Given task: Search the listing for "origin" and copy every line where it appears.

***** Material supplied

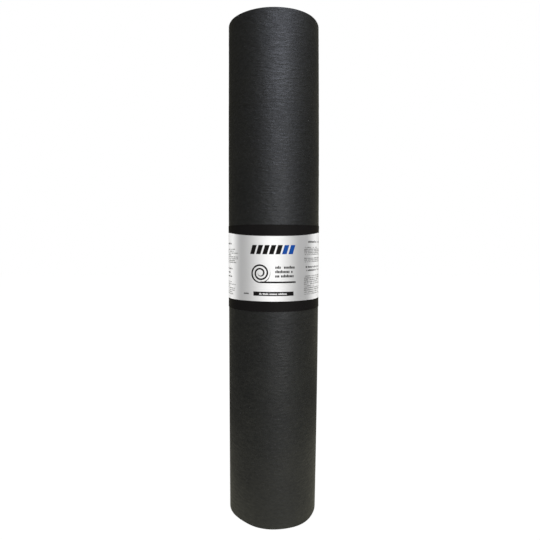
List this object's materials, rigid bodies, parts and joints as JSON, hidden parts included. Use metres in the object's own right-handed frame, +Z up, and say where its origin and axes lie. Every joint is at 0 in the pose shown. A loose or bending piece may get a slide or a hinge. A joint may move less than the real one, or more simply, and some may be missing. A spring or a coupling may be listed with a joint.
{
  "type": "roll of roofing felt",
  "caption": "Tall spiral-wound roll of black asphalt-saturated felt, standing on end, with an open bore and a printed paper wrap glued round its middle.",
  "frame": {"origin": "centre of the roll's lower end, on its winding axis, at floor level", "axes": "+Z up along the winding axis; -Y is the wrap's printed front, and the wrap's glued lap and the sheet's tail are on the +Y side"},
  "size_m": [0.1709, 0.1703, 0.9144],
  "materials": {
    "felt": "matte",
    "printed_paper": "satin"
  },
  "bodies": {
    "root": {"felt_roll": "felt", "label_wrap": "printed_paper"}
  },
  "joints": []
}
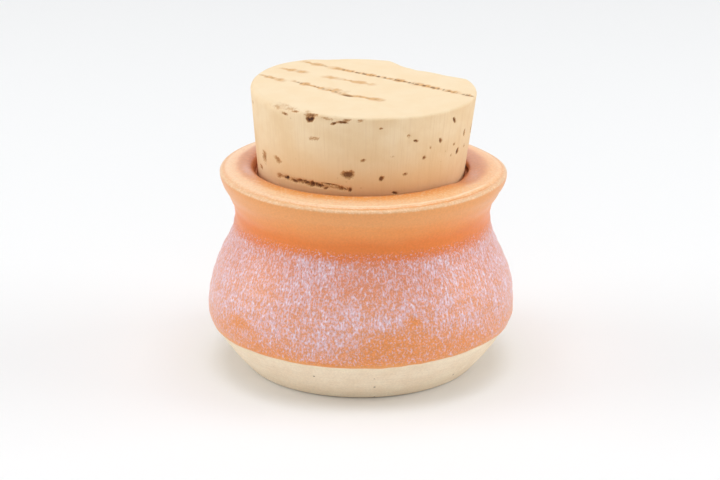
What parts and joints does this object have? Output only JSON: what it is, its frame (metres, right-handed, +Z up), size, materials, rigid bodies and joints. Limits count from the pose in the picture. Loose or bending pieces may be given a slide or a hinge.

**********

Written response:
List this object's materials, rigid bodies, parts and joints as JSON, hidden parts included. Use metres in the object's own right-handed frame, +Z up, and say where its origin and axes lie. Every joint is at 0 in the pose shown. A loose or bending piece may get a slide or a hinge. A joint may move less than the real one, or more simply, and some may be missing. A spring or a coupling may be listed with a joint.
  "frame": {"origin": "centre of the roll's lower end, on its winding axis, at floor level", "axes": "+Z up along the winding axis; -Y is the wrap's printed front, and the wrap's glued lap and the sheet's tail are on the +Y side"},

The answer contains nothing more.